2015’ten bu yana siyasi darbenin kesintisiz sürdüğünü söyleyen Beştaş, “Kocaeli depremi ile geldiler 2023 depremi ile gidecekler. Milyonlarca insanın etkilendiği bir depremde, halkın acısını bile paylaşan, hakaret eden, tehdit eden bu seçimde başarılı çıkma şansı yok. Yeter ki muhalefet iyi organize olsun, iyi çalışsın” dedi.

Kapatma davasını da hatırlatan Beştaş, “Korkunç bir demokrasicilik oynanıyor” diyerek, HDP’nin seçim takvimi içinde bile kapatılabileceğine dikkat çekti.  Beştaş, “HDP demek, milyonlarca yurttaşın iradesi demek. Gelecek seçimlerde daha büyük bir güçle yer alacağımızı paylaşmak isterim” şeklinde konuştu.

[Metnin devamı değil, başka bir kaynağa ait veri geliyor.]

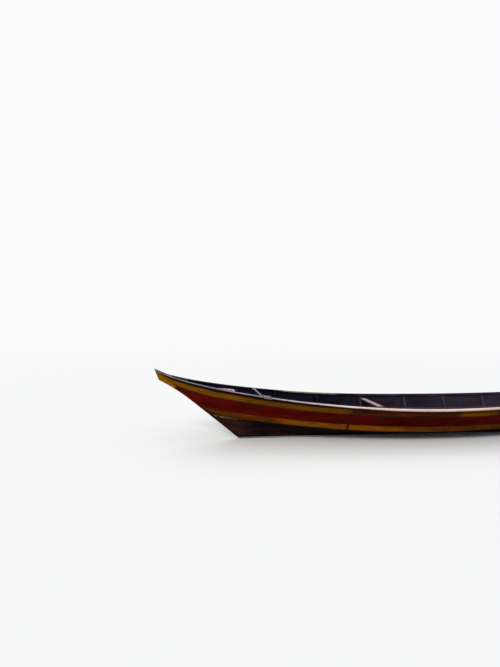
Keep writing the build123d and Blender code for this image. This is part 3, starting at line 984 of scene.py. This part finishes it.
def add_seams():
    """Pitch in the seams between the strakes, port and starboard."""
    points, edges = [], []
    for lower in STRAKES[:-1]:
        xs = np.linspace(HULL[lower].xs[0], HULL[lower].xs[-1], SEAM_POINTS)
        for side in (1, -1):
            start = len(points)
            points += [edge_at(lower, x, True) * Vector((1, side, 1)) for x in xs]
            edges += [(n, n + 1) for n in range(start, len(points) - 1)]
    lines = mesh_object("seam lines", points, edges)
    beads = grow(lines, bead_tree(), {
        "Width": SEAM_WIDE, "Step": SEAM_STEP, "Uneven": SEAM_UNEVEN, "Filling": pitch("seam pitch")},
        "seam_pitch")


def gunwale_turns(start, end, turns):
    """Rope wound round the port gunwale: over rail, plank and inwale, back through the plank below."""
    triangles = mesh_arrays(["rail_fore_port", "inwale_port"])
    half, lean = ROPE_THICK / 2, (end - start) / turns / 4
    points = []
    for number in range(turns + 1):
        x = start + (end - start) * number / turns
        cut = slice_at(triangles, x)
        inner, outer = cut[:, 0].min() - half, cut[:, 0].max() + half
        low, high = cut[:, 1].min() - half, cut[:, 1].max() + half
        corners = ((outer, low), (outer, high), (inner, high), (inner, low))
        points += [Vector((x + n * lean, y, z)) for n, (y, z) in enumerate(corners)]
    return points


def bar_turns(start, end, turns):
    """Rope wound round the tie bar from one place across the boat to another."""
    low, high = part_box("tie_bar")
    half = ROPE_THICK / 2
    corners = ((low.x - half, low.z - half), (low.x - half, high.z + half),
               (high.x + half, high.z + half), (high.x + half, low.z - half))
    return [Vector((x, start + (end - start) * (number + n / 4) / turns, z))
            for number in range(turns) for n, (x, z) in enumerate(corners)]


def add_lashings():
    """Taut turns that hold the tie bar, and a spare length wound round the gunwale abaft it."""
    low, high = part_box("tie_bar")
    laid = {
        "gunwale_lashing": gunwale_turns(
            low.x - SPARE_ROPE_REACH, low.x - ROPE_CLEAR, SPARE_ROPE_TURNS),
        "tie_bar_lashing_port": bar_turns(
            high.y - BAR_ROPE_REACH, high.y - ROPE_CLEAR, BAR_ROPE_TURNS),
        "tie_bar_lashing_starboard": bar_turns(
            low.y + ROPE_CLEAR, low.y + BAR_ROPE_REACH, BAR_ROPE_TURNS),
    }
    tree, fibre = rope_tree(), rope_fibre("rope fibre")
    for name, points in laid.items():
        start = mesh_object(name + " line", points, [(n, n + 1) for n in range(len(points) - 1)])
        rope = grow(start, tree, {"Thickness": ROPE_THICK, "Corner": ROPE_CORNER, "Rope": fibre}, name)


def floor_mesh():
    """Rings of faces on the ground, farther apart the farther out they lie."""
    points = [Vector((0, 0, GROUND))]
    for ring in range(1, FLOOR_RINGS + 1):
        radius = FLOOR_REACH * (ring / FLOOR_RINGS) ** 2
        for spoke in range(FLOOR_SPOKES):
            turn = 2 * math.pi * spoke / FLOOR_SPOKES
            points.append(Vector((radius * math.cos(turn), radius * math.sin(turn), GROUND)))
    afters = [(spoke + 1) % FLOOR_SPOKES for spoke in range(FLOOR_SPOKES)]
    faces = [(0, 1 + spoke, 1 + after) for spoke, after in enumerate(afters)]
    for inner in range(1, 1 + (FLOOR_RINGS - 1) * FLOOR_SPOKES, FLOOR_SPOKES):
        outer = inner + FLOOR_SPOKES
        faces += [(inner + spoke, outer + spoke, outer + after, inner + after)
                  for spoke, after in enumerate(afters)]
    return mesh_object("floor", points, faces=faces)


def add_floor():
    """A pale floor that turns into the backdrop's colour far away."""
    surface = Surface("floor plaster")
    tree = surface.tree
    speck = surface.cloud(30.0, 4.0)
    seen = seen_directly(tree)
    colour = mix(tree, seen, FLOOR_UNDER, FLOOR)
    surface.finish(colour, ramp(tree, speck, 0.0, 1.0, 0.75, 0.9), speck, FLOOR_RELIEF)
    away = add_node(tree, "VectorMath", {0: surface.place}, operation="LENGTH").outputs["Value"]
    share = times(tree, ramp(tree, away, *FLOOR_FADES), seen)
    glow = add_node(tree, "Emission", {"Color": rgba(BACKDROP), "Strength": 1.0})
    joined = add_node(tree, "MixShader", {0: share, 1: surface.shader.outputs[0], 2: glow.outputs[0]})
    wire(tree, tree.nodes["Material Output"], {"Surface": joined.outputs[0]})
    floor = floor_mesh()
    floor.data.materials.append(surface.material)


def add_light():
    """A pale room all round and two broad soft lamps from above."""
    world = bpy.data.worlds.new("studio")
    bpy.context.scene.world = world
    world.use_nodes = True
    tree = world.node_tree
    tree.nodes.clear()
    fill = add_node(tree, "Background", {"Color": rgba(ROOM_LIGHT), "Strength": ROOM_STRENGTH})
    shown = add_node(tree, "Background", {"Color": rgba(BACKDROP), "Strength": 1.0})
    seen = seen_directly(tree)
    joined = add_node(tree, "MixShader", {0: seen, 1: fill.outputs[0], 2: shown.outputs[0]})
    add_node(tree, "OutputWorld", {"Surface": joined.outputs[0]})
    for lamp in LAMPS:
        data = bpy.data.lights.new(lamp.name, "SUN")
        data.energy = lamp.strength
        data.angle = math.radians(lamp.wide)
        data.color = lamp.colour
        made = add_object(lamp.name, data)
        made.rotation_euler = Vector(lamp.toward).to_track_quat("-Z", "Y").to_euler()


def add_camera():
    data = bpy.data.cameras.new("camera")
    data.sensor_fit = "AUTO"
    data.lens = data.sensor_width * FOCUS_PIXELS / LONG_SIDE_PIXELS
    made = add_object("camera", data)
    level = CAMERA_LOOK.to_track_quat("-Z", "Y").to_matrix().to_4x4()
    made.matrix_world = Matrix.Translation(CAMERA_AT) @ level @ Matrix.Rotation(CAMERA_LEAN, 4, "Z")
    bpy.context.scene.camera = made


dress_nodes()
add_nails()
add_seams()
add_lashings()
add_floor()
add_light()
add_camera()
bpy.context.scene.view_settings.view_transform = "Standard"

BU SEÇİMLERDE SONUCU BİZ TAYİN EDECEĞİZ

Beştaş, “Biz seçeneklerimizi yaratıyoruz. Mücadelemizi bir an geri durmadan devam ettik (…) Bir halkın yenilemeyeceği, bastırılamayacağının örneklerinden birini oluşturuyor. Bu seçimlerde sonucu tayin edeceğiz. Anahtar konumdayız” dedi.

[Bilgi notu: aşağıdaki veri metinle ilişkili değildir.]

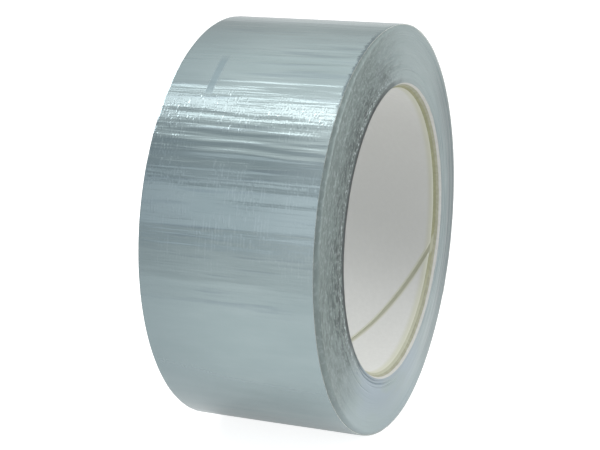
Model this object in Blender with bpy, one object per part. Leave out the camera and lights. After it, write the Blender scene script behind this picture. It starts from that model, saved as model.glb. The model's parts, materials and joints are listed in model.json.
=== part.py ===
"""Duct tape roll: a spiral-wound paper core, the wound tape and a free end that peels off.

The roll's axis is world X, its near side faces +X, and it stands on its rim on the -Z side.
The origin is the centre of the bore, midway across the width. Metres, +Z up.
Every ring is faceted alike, so that neighbouring plies lie parallel with a thin glue line.
"""

import math

import bmesh
import bpy

# Driving dimensions of the roll.
ROLL_R = 0.0550
BORE_R = 0.0381
CORE_R = 0.0396
SIDE_X = 0.02455
TAPE_WIDTH = 0.0480
TELESCOPE = 2 * SIDE_X - TAPE_WIDTH
GLUE_LINE = 0.00002

# Facets: each one is tangent to the true circle, and one lies flat under the roll.
FACETS = 72
FACET_ANGLE = 2 * math.pi / FACETS
HALF_FACET = FACET_ANGLE / 2

# The core's plies from the bore outwards: name, thickness, colour.
LINER_THICKNESS = 0.00018
CORE_PLIES = (
    ("core_liner", LINER_THICKNESS, (0.78, 0.77, 0.73)),
    ("core_kraft_ply", 0.00045, (0.42, 0.38, 0.26)),
    ("core_board_ply", 0.00042, (0.66, 0.64, 0.58)),
    ("core_outer_ply", 0.00039, (0.74, 0.73, 0.68)),
)
MOUTH_DEPTH = 0.0024  # how far the cut end of the core leans in at the bore

# The butt seam of the liner, a helix along the bore.
SEAM_WIDTH = 0.0008
SEAM_PITCH = 0.1057
SEAM_START_ANGLE = math.radians(-96.3)
SEAM_STEPS = 30

# The tape: a polyethylene film on scrim cloth set in adhesive.
FILM_THICKNESS = 0.00008
ADHESIVE_THICKNESS = 0.00010
RIM_BEVEL_X = 0.0008
RIM_BEVEL_R = 0.0005
SHOULDER_START_R = 0.0450  # the flat land of the near side ends here
SHOULDER_END_R = 0.0500  # and the flat land of the far side starts here

# The free end of the tape, in short stiff lengths joined by hinges.
TAIL_SEGMENTS = 7
TAIL_FACETS_EACH = 3
TAIL_ROOT_ANGLE = math.radians(72.5)
TAIL_GAP = 0.0003
TAIL_SEGMENT_ANGLE = TAIL_FACETS_EACH * FACET_ANGLE
TAIL_END_ANGLE = TAIL_ROOT_ANGLE - TAIL_SEGMENTS * TAIL_SEGMENT_ANGLE

FILM_COLOUR = (0.42, 0.48, 0.50)
WOUND_COLOUR = (0.32, 0.36, 0.36)
ADHESIVE_COLOUR = (0.55, 0.56, 0.52)


def clear_scene():
    for thing in list(bpy.data.objects):
        bpy.data.objects.remove(thing, do_unlink=True)


def material(name, colour, roughness, metallic=0.0):
    made = bpy.data.materials.new(name)
    made.use_nodes = True
    shader = made.node_tree.nodes["Principled BSDF"]
    shader.inputs["Base Color"].default_value = (*colour, 1.0)
    shader.inputs["Roughness"].default_value = roughness
    shader.inputs["Metallic"].default_value = metallic
    return made


def facet_stretch(angle):
    """How far outside its tangent circle a facet lies at this angle about X."""
    offset = (angle + HALF_FACET) % FACET_ANGLE - HALF_FACET
    return 1 / math.cos(offset)


def point_at(x, r, angle):
    """A point on the faceted ring of radius r; the angle runs from +Y towards +Z."""
    reach = r * facet_stretch(angle)
    return (x, reach * math.cos(angle), reach * math.sin(angle))


def facet_corners(first, last):
    """The angles of the facet corners that lie strictly between two angles."""
    corners = (HALF_FACET + i * FACET_ANGLE for i in range(-FACETS, 2 * FACETS))
    return [a for a in corners if first + 1e-6 < a < last - 1e-6]


def solid_of_revolution(name, profile, finish, first=None, last=None):
    """Sweeps a closed (x, r) profile about X, all the way round or from first to last."""
    whole = first is None
    if whole:
        angles = [HALF_FACET + i * FACET_ANGLE for i in range(FACETS)]
    else:
        angles = [first, *facet_corners(first, last), last]
    mesh = bmesh.new()
    loops = [[mesh.verts.new(point_at(x, r, a)) for x, r in profile] for a in angles]
    if whole:
        loops.append(loops[0])
    skin(mesh, loops, capped=not whole)
    return add_object(name, mesh, finish)


def skin(mesh, loops, capped):
    """Closes the surface between successive loops of points, and over the ends if capped."""
    for here, there in zip(loops, loops[1:]):
        for i in range(len(here)):
            j = (i + 1) % len(here)
            mesh.faces.new((here[i], here[j], there[j], there[i]))
    if capped:
        mesh.faces.new(loops[0])
        mesh.faces.new(loops[-1])
    bmesh.ops.recalc_face_normals(mesh, faces=mesh.faces)


def add_object(name, mesh, finish):
    data = bpy.data.meshes.new(name)
    mesh.to_mesh(data)
    mesh.free()
    data.shade_smooth()
    data.set_sharp_from_angle(angle=math.radians(20))
    if finish:
        data.materials.append(finish)
    made = bpy.data.objects.new(name, data)
    bpy.context.scene.collection.objects.link(made)
    return made


def mouth_x(r):
    """Where the core's leaning end lies at radius r."""
    lean = (CORE_R - r) / (CORE_R - BORE_R)
    return SIDE_X - MOUTH_DEPTH * lean


def far_mouth_x(r):
    """The far end of the core leans in the same way, behind the recessed inner turns."""
    return -mouth_x(r) + TELESCOPE


def core():
    """The paper tube: four plies glued one round the other, the inner one with its seam."""
    inner = BORE_R
    for name, thickness, colour in CORE_PLIES:
        outer = inner + thickness
        profile = [
            (far_mouth_x(inner), inner),
            (far_mouth_x(outer), outer),
            (mouth_x(outer), outer),
            (mouth_x(inner), inner),
        ]
        ply = solid_of_revolution(name, profile, material(name, colour, 0.85))
        if name == "core_liner":
            cut_seam(ply)
        inner = outer + GLUE_LINE


def cut_seam(liner):
    """Parts the liner along a helix, where the edges of its paper strip meet."""
    helix_slope = SEAM_PITCH / (2 * math.pi * BORE_R)
    half_width = SEAM_WIDTH / 2 * math.hypot(1, helix_slope)
    reach = SIDE_X + 2 * SEAM_WIDTH
    low = BORE_R - LINER_THICKNESS
    high = BORE_R + 2 * LINER_THICKNESS
    section = ((-half_width, low), (-half_width, high), (half_width, high), (half_width, low))
    mesh = bmesh.new()
    loops = []
    for i in range(SEAM_STEPS + 1):
        x = reach * (2 * i / SEAM_STEPS - 1)
        angle = SEAM_START_ANGLE + 2 * math.pi * x / SEAM_PITCH
        c, s = math.cos(angle), math.sin(angle)
        loops.append([mesh.verts.new((x + dx, r * c, r * s)) for dx, r in section])
    skin(mesh, loops, capped=True)
    cutter = add_object("seam_cutter", mesh, None)
    cutter.hide_render = True
    cutter.display_type = "WIRE"
    cut = liner.modifiers.new("seam", "BOOLEAN")
    cut.operation = "DIFFERENCE"
    cut.object = cutter


def wound_shift(r):
    """How far the turns at radius r have crept along the axis from the middle."""
    share = (r - SHOULDER_START_R) / (SHOULDER_END_R - SHOULDER_START_R)
    share = min(max(share, 0.0), 1.0)
    return TELESCOPE * (0.5 - share)


def tape_windings(outer_r):
    """The pack of turns on the core. Its sides are flat lands joined by a shallow slope."""
    inner_r = CORE_R + GLUE_LINE
    bevel_r = outer_r - RIM_BEVEL_R
    steps = [inner_r, SHOULDER_START_R, SHOULDER_END_R, bevel_r]
    near = [(TAPE_WIDTH / 2 + wound_shift(r), r) for r in steps]
    far = [(-TAPE_WIDTH / 2 + wound_shift(r), r) for r in steps]
    near_rim = (near[-1][0] - RIM_BEVEL_X, outer_r)
    far_rim = (far[-1][0] + RIM_BEVEL_X, outer_r)
    profile = [*near, near_rim, far_rim, *reversed(far)]
    solid_of_revolution("tape_windings", profile, material("wound_tape", WOUND_COLOUR, 0.5))
    return near_rim[0], far_rim[0]


def strip(name, near_x, far_x, inner_r, thickness, finish, first, last):
    """A length of one layer of the tape, curved round the roll."""
    outer_r = inner_r + thickness
    profile = [(far_x, inner_r), (far_x, outer_r), (near_x, outer_r), (near_x, inner_r)]
    return solid_of_revolution(name, profile, finish, first, last)


def tail_hinge(number, parent):
    """An empty on the hinge line of one length of the free end, at the film's face."""
    angle = TAIL_ROOT_ANGLE - number * TAIL_SEGMENT_ANGLE
    made = bpy.data.objects.new(f"tail_hinge_{number + 1}", None)
    bpy.context.scene.collection.objects.link(made)
    made.location = point_at(0.0, ROLL_R, angle)
    if parent:
        hang(made, parent)
    return made


def hang(child, parent):
    """Parents an object without moving it."""
    bpy.context.view_layer.update()
    child.parent = parent
    child.matrix_parent_inverse = parent.matrix_world.inverted()


def outer_tape():
    """The last turn and the free end, each as its film over its adhesive-coated scrim."""
    film_r = ROLL_R - FILM_THICKNESS
    adhesive_r = film_r - GLUE_LINE - ADHESIVE_THICKNESS
    near_x, far_x = tape_windings(adhesive_r - GLUE_LINE)
    film = material("tape_film", FILM_COLOUR, 0.3, 0.6)
    adhesive = material("tape_adhesive", ADHESIVE_COLOUR, 0.7)
    layers = (
        ("film", film_r, FILM_THICKNESS, film),
        ("adhesive", adhesive_r, ADHESIVE_THICKNESS, adhesive),
    )
    half_gap = TAIL_GAP / 2 / ROLL_R
    for layer, inner_r, thickness, finish in layers:
        first = TAIL_ROOT_ANGLE + half_gap
        last = TAIL_END_ANGLE + 2 * math.pi - half_gap
        strip(f"last_turn_{layer}", near_x, far_x, inner_r, thickness, finish, first, last)
    hinge = None
    for number in range(TAIL_SEGMENTS):
        hinge = tail_hinge(number, hinge)
        last = TAIL_ROOT_ANGLE - number * TAIL_SEGMENT_ANGLE - half_gap
        first = last - TAIL_SEGMENT_ANGLE + 2 * half_gap
        for layer, inner_r, thickness, finish in layers:
            name = f"tail_{layer}_{number + 1}"
            piece = strip(name, near_x, far_x, inner_r, thickness, finish, first, last)
            hang(piece, hinge)


def main():
    clear_scene()
    core()
    outer_tape()


main()
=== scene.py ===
"""The looks of the duct tape roll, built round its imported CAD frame.

The roll's axis is X. Angles about it run from +Y (the back) towards +Z (the top).
Lengths are in metres; the relief of films and layers is given in millimetres, as MM times a number.
"""

import json
import math

import bpy
import numpy as np
from mathutils import Matrix, Vector


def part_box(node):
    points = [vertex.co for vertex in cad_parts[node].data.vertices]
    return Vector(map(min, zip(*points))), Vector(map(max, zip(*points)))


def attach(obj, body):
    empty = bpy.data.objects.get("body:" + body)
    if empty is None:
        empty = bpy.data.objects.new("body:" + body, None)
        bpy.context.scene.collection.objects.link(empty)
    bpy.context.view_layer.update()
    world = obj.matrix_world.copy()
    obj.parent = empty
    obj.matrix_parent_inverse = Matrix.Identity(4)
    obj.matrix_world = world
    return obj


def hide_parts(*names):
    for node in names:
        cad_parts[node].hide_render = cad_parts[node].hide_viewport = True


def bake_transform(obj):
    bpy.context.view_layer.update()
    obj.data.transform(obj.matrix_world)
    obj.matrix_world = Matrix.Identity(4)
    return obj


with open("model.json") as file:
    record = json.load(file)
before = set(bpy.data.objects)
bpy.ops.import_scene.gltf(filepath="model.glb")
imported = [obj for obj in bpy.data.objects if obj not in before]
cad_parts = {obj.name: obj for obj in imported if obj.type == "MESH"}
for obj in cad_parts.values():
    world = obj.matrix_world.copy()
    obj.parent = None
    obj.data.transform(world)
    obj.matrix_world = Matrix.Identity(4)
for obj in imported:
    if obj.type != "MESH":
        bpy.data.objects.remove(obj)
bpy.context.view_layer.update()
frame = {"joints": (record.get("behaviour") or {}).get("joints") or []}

MM = 0.001
TAU = 2 * math.pi

# Sizes read from the frame.
ROLL_R = -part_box("last_turn_film")[0].z
FILM_FAR_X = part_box("last_turn_film")[0].x - 0.30 * MM  # the last turn has crept this way
FILM_NEAR_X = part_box("last_turn_film")[1].x - 0.20 * MM
WOUND_FAR_X, WOUND_NEAR_X = (corner.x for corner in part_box("tape_windings"))
CORE_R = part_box("core_outer_ply")[1].z
LINER_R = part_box("core_liner")[1].z
TAIL_HINGES = [j for j in frame["joints"] if j["child"].startswith("tail_")]

# Sizes of the real tape, which the frame holds only as solids.
TAPE_WIDTH = 48.0 * MM
TAPE_T = 0.20 * MM
FILM_T = 0.08 * MM
LINER_T = 0.18 * MM
GLUE_LINE = 0.02 * MM
BORE_R = LINER_R - LINER_T
TELESCOPE = (WOUND_NEAR_X - WOUND_FAR_X) - TAPE_WIDTH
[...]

Beştaş son olarak seçim atmosferinde olunmasına rağmen “Biz HDP olarak hala deprem gündemindeyiz. Kış ayları ve depremzedelerin çok büyük ihtiyaçları var” ifadelerini kullandı.

BATARAY: İHLALLER AFETİ FELAKETE ÇEVİRDİ

Günün son sunumunu İHD Amed Şubesi’nden Rehşan Bataray, “Türkiye Yıkılan Bir Ülke: Deprem, insan hakları ve ırkçılık” başlığı altında yaptı. Depremde sonra yaşanan ihlalleri aktaran Bataray, “İhlaller afeti felakete çevirdi” dedi.

İktidarın hem deprem öncesindeki uygulamaları hem de sonrasındaki uygulamalarından örnekler veren Bataray, OHAL’in iktidarın ihlallerini batırmak için ilan edildiğini söyledi.

Bataray, iktidarı eleştirenlerin gözaltına alınması ve işkence vakalarına dikkat çekerken, ayrıca ayrımcılık ve nefret diline de değindi.

Cezasızlık politikasının bir sonucu olarak işkence yapan güvenlik görevlilerinin yüzlerini saklama ihtiyacı dahi duymadığını söyleyen Bataray, “tüm baskılara rağmen gönüllülerin yardımları ve dayanışmasına” vurgu yaptı. Bataray, deprem ardından tespit ettikleri çok sayıda ihlali paylaştı.

Konferans, 9 Mart günü Avrupa Parlamentosu’nda farklı konu ve katılımcılarla gün boyu devam edecek.